Он вывел шестерых. Из армии. Из десятков тысяч.
Он не успел даже отдышаться. Над ним, в светлеющем небе, склонилось незнакомое лицо — командир в маскхалате, с настороженными глазами, а за ним — двое с другими, не армейскими петлицами, и Корнев узнал их раньше, чем разглядел.
— Вышли, значит, из окружения, — сказал один из них, не армейский, негромко и без всякой радости. — С оружием, гляди-ка. И в обмундировании чудном. — Он оглядел Корнева с головы до ног. — Ну, пойдём, потолкуем, кто вы такие и откуда. Особый отдел вас давно дожидается.
Свои. Корнев устало прикрыл глаза. Самое трудное, как всегда, начиналось не там, где ждёшь.
* * *
Их разделили сразу. Раненых — связиста, Кочергина, Нину с её рукой — в санчасть. Остальных, по одному, в избу на краю прифронтовой деревни, под охрану. Окруженец — человек подозрительный по определению: где был, как вышел, кого видел, не завербован ли. Время было страшное, немец под Москвой, и проверяли жёстко. Корнев это знал и не винил их. Но легче от этого не было.
Его вызвали последним.
За столом в избе сидел человек в форме НКВД — капитан, лет тридцати пяти, худое умное лицо, очень внимательные, очень спокойные глаза. На столе — чистый лист, лампа и наган. Капитан не играл наганом, не давил — просто положил, как кладут пресс-папье. От этого было неуютнее, чем от крика.
— Лагода. Капитан госбезопасности. — Он не предложил сесть, но и не запретил. Корнев сел. — Фамилия, имя, год, должность.
— Корнев Максим Андреевич. — Год Корнев назвал заранее обкатанный, чтобы выходило тридцать шесть. — Военврач. Хирург.
— Часть?
— Медсанбат. Номер не помню — контузия в начале октября, под Вязьмой. Разбомбило, вышел из окружения.
Лагода записывал ровным почерком, не поднимая глаз.

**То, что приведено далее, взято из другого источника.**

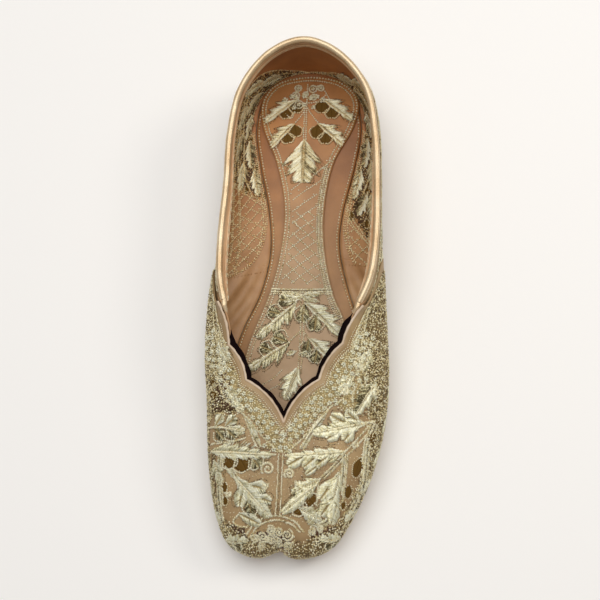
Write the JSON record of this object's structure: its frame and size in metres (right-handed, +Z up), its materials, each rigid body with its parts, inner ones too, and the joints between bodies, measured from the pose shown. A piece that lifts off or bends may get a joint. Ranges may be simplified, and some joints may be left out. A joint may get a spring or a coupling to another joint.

— Контузия, — повторил он. — Ничего не помните. Удобно. — Он отложил перо. — А вот старшина Гордеев и бойцы показывают другое, Корнев. Показывают складно и в один голос — что вы врач, каких они не видели. Что вы из них чуть не роту вывели оттуда, откуда не вышел никто. Что вы пленного немца допрашивали по-немецки. Что бронетранспортёр сожгли с засады. Что прорыв полковнику перекраивали. — Он поднял наконец глаза, и они были как два сверла. — Это очень много для контуженого военврача, потерявшего память и часть. Не находите?
Вот оно. Корнев почувствовал, как стягивается петля. Всё, что спасало людей — его знание, его умение, — здесь, на этом столе, под этой лампой, оборачивалось уликой. Слишком хорош. Слишком много умеет. Слишком не отсюда.
Юлить было нельзя — Лагода видел ложь, это читалось.